Task: Report every line from the material that contains the word "handed".

Data for processing:

►

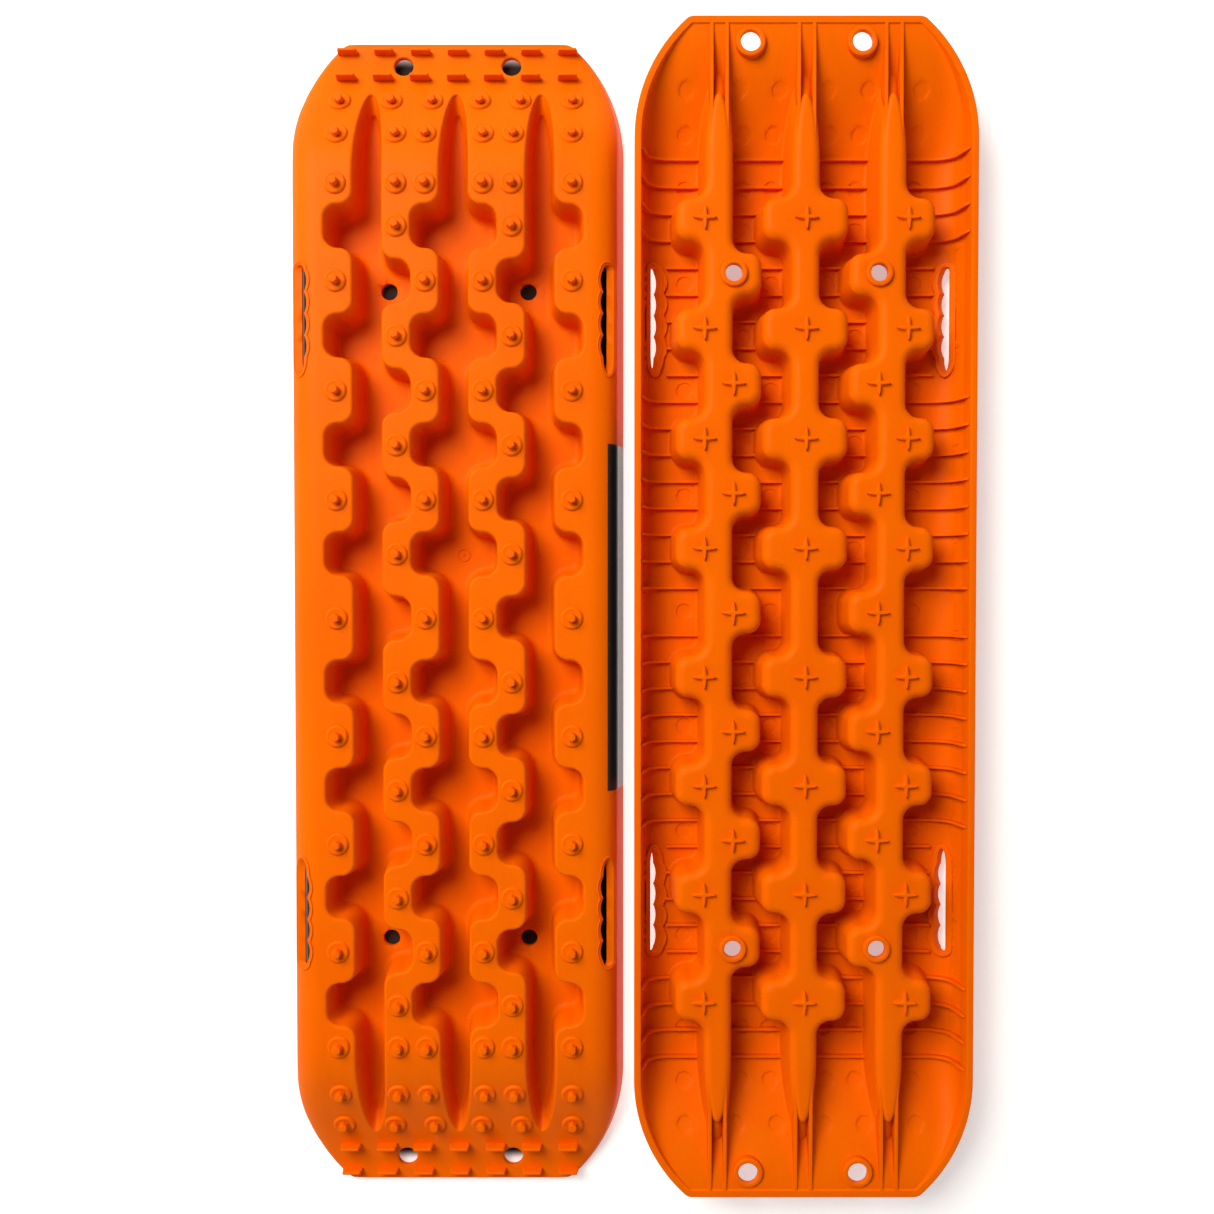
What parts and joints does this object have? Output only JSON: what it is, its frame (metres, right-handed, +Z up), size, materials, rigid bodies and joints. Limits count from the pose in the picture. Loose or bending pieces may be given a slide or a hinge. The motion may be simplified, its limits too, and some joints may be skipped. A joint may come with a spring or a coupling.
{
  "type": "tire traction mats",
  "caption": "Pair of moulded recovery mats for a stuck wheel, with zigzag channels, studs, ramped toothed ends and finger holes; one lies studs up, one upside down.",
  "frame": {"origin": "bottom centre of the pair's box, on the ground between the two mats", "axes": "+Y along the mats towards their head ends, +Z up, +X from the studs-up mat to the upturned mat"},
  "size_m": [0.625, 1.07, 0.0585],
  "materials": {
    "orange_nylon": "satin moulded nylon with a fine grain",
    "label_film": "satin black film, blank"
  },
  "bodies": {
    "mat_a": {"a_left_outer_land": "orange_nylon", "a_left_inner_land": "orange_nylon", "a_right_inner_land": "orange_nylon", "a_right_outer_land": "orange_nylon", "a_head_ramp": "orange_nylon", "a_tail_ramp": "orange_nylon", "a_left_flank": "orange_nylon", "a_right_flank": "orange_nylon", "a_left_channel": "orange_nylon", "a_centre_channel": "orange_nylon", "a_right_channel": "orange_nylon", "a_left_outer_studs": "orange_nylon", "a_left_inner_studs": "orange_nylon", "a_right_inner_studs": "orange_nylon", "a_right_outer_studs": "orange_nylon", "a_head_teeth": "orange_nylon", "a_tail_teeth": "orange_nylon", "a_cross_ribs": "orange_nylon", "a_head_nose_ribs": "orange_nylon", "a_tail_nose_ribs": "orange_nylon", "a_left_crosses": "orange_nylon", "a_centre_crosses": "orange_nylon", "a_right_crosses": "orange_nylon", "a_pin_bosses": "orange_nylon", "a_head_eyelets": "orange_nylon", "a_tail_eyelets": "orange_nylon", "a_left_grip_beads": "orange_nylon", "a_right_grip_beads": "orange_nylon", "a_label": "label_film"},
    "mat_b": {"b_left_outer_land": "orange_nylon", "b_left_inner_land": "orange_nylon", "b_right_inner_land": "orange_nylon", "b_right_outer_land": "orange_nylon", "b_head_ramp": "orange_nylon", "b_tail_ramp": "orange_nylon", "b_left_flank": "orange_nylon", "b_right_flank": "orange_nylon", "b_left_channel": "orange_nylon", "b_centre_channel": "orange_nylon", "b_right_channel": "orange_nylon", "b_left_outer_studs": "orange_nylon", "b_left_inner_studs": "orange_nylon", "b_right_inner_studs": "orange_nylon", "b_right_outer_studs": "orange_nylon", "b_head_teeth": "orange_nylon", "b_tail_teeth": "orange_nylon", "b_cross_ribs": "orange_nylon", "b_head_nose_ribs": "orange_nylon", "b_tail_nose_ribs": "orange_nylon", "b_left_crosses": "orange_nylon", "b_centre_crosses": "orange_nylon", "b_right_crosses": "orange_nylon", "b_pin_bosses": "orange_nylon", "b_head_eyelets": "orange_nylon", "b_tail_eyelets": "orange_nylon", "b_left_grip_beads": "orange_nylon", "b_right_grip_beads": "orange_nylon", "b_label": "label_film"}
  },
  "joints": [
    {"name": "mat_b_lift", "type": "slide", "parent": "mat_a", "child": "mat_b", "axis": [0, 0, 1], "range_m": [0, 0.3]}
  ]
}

◄
►

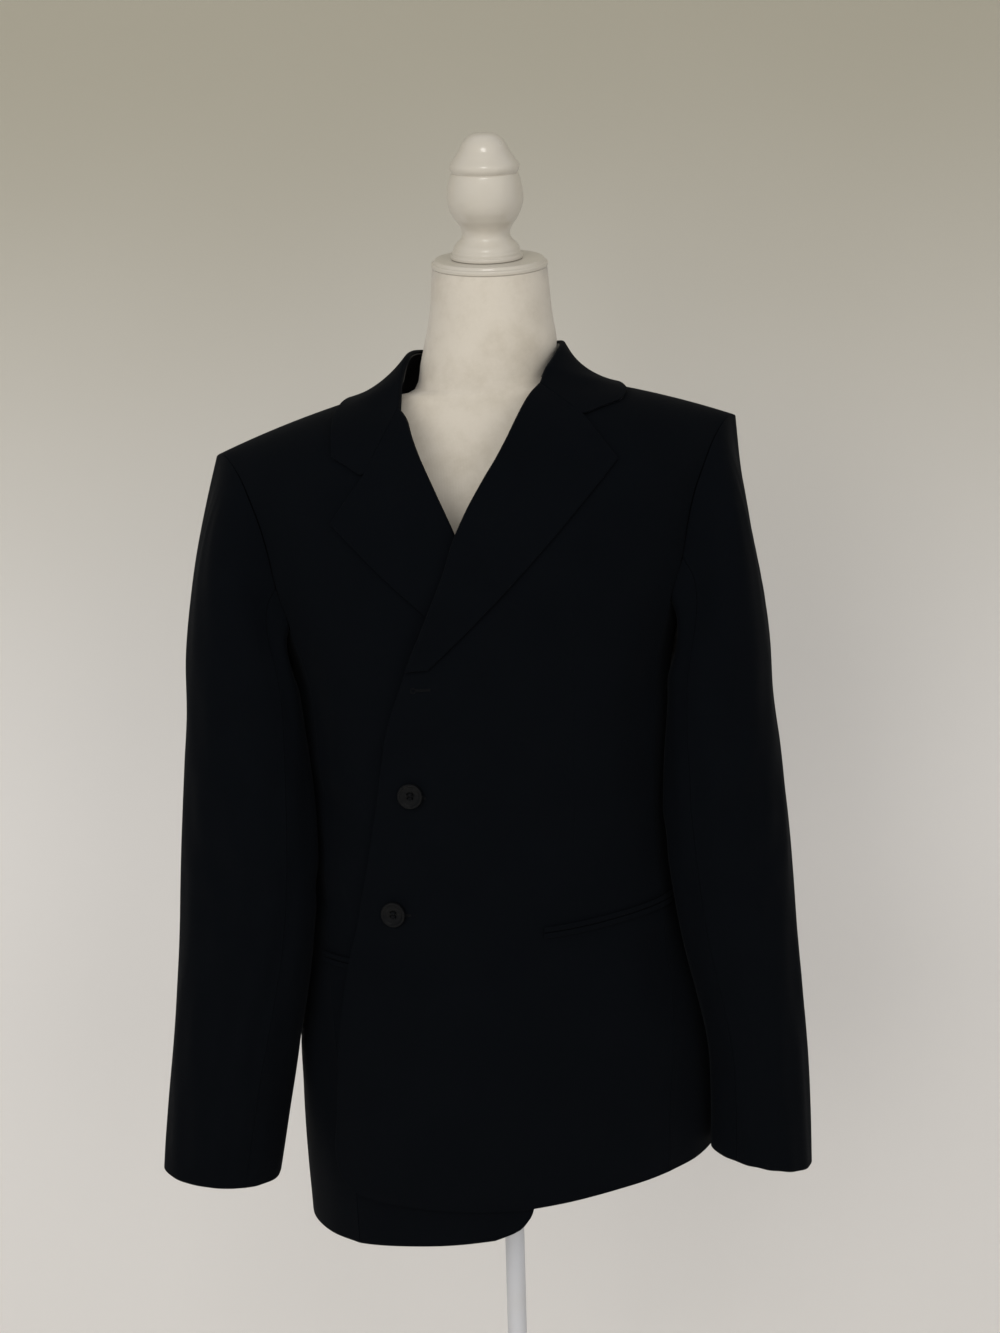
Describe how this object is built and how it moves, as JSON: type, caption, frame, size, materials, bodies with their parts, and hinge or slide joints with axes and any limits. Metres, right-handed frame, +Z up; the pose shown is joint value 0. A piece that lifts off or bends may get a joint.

◄

Expected answer:
What parts and joints does this object have? Output only JSON: what it is, its frame (metres, right-handed, +Z up), size, materials, rigid bodies and joints. Limits count from the pose in the picture. Loose or bending pieces may be given a slide or a hinge. The motion may be simplified, its limits too, and some joints may be skipped. A joint may come with a spring or a coupling.
Describe how this object is built and how it moves, as JSON: type, caption, frame, size, materials, bodies with their parts, and hinge or slide joints with axes and any limits. Metres, right-handed frame, +Z up; the pose shown is joint value 0. A piece that lifts off or bends may get a joint.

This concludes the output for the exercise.